Anche in una narrazione storica o epica, “alloquio” potrebbe richiamare immagini di momenti intensi e simbolici: “L’alloquio tra il comandante e le sue truppe, alla vigilia della battaglia, risuonò come un forte richiamo alla gloria e al coraggio.” In questo caso il termine non descrive solo un dialogo, ma sottolinea il valore emotivo e l’urgenza del momento. In ambito accademico o filosofico il sintagma in oggetto potrebbe essere impiegato per esplorare concetti di introspezione e riflessione profonda: “Nel suo ultimo saggio, l’insigne docente ha definito l’alloquio come una forma di dialogo interiore, in cui l’anima si rivolge alla propria coscienza.” Questo uso accresce la dimensione speculativa e meditativa, conferendo profondità al contenuto.

Per quanto attiene all’ambito artistico, “alloquio” potrebbe essere reintrodotto come termine pregno di significati e sfumature letterarie: “Nel romanzo, l’alloquio tra la regina e il poeta si fa veicolo di verità nascoste, sussurrate in un linguaggio colmo di simbolismi.” Oppure, in una scena teatrale, il suo utilizzo potrebbe arricchire l’atmosfera e il tono della rappresentazione: “Protagonista A: Come osi, ministro, dissimulare i fatti? Protagonista B: Oserei ben altro, signore, se l’alloquio fosse franco e privo di reticenze!” Questo uso elevato del termine conferisce al dialogo una sfumatura arcaica e solenni accenti drammatici.

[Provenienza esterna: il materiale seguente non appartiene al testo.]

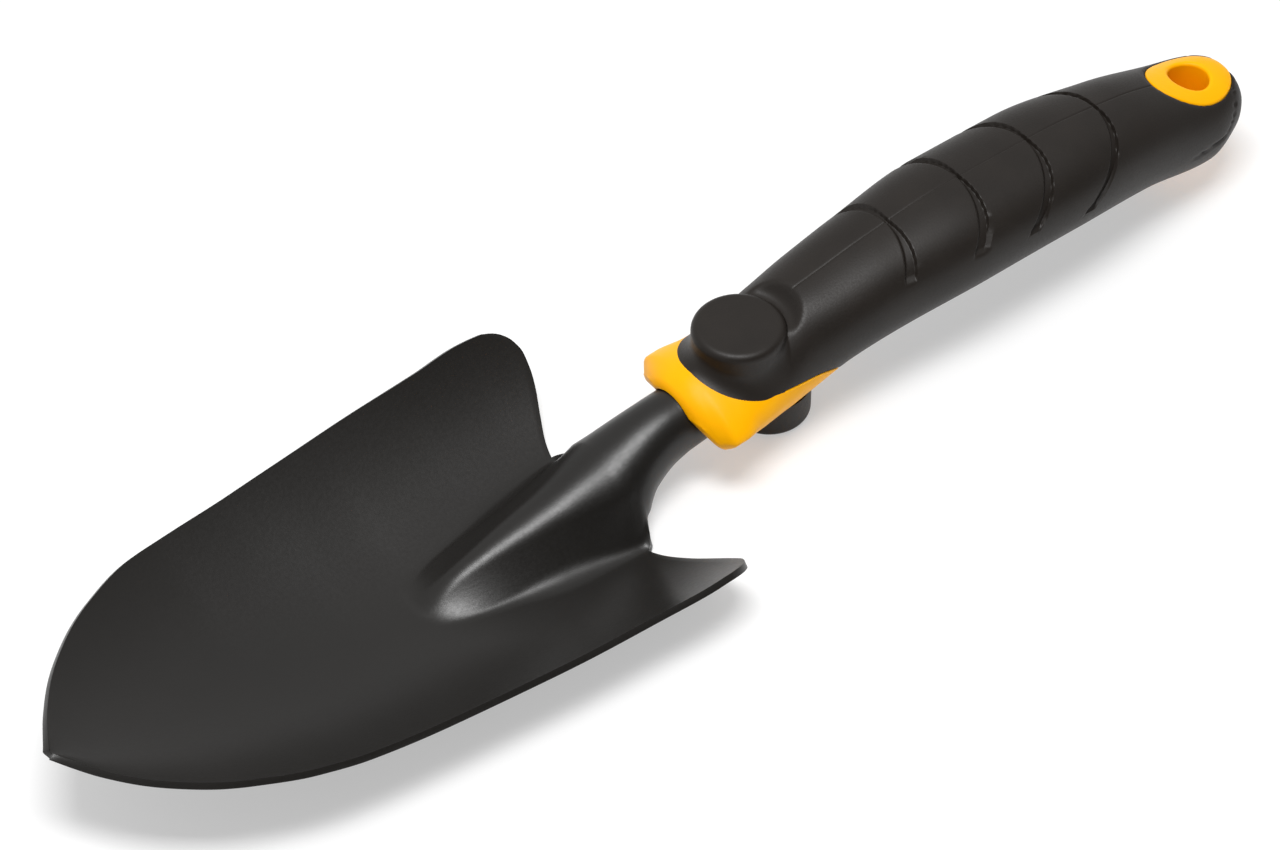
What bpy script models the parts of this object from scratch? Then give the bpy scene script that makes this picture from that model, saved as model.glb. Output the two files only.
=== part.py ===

La lingua italiana, insomma, nella sua ricchezza e complessità, trova la propria bellezza nella varietà e nella capacità di reinventarsi. Riportare in auge “alloquio” rappresenterebbe non solo un atto di recupero culturale, ma anche un invito ad ampliare il ventaglio espressivo disponibile per gli scrittori, i poeti e i conferenzieri di oggi. Un piccolo gesto che potrebbe valorizzare maggiormente la profondità della nostra lingua, invitando a una riscoperta delle sue radici e offrendo nuove possibilità creative per il futuro. Sarebbe una dimostrazione di amore per la parola e per le sue infinite sfumature.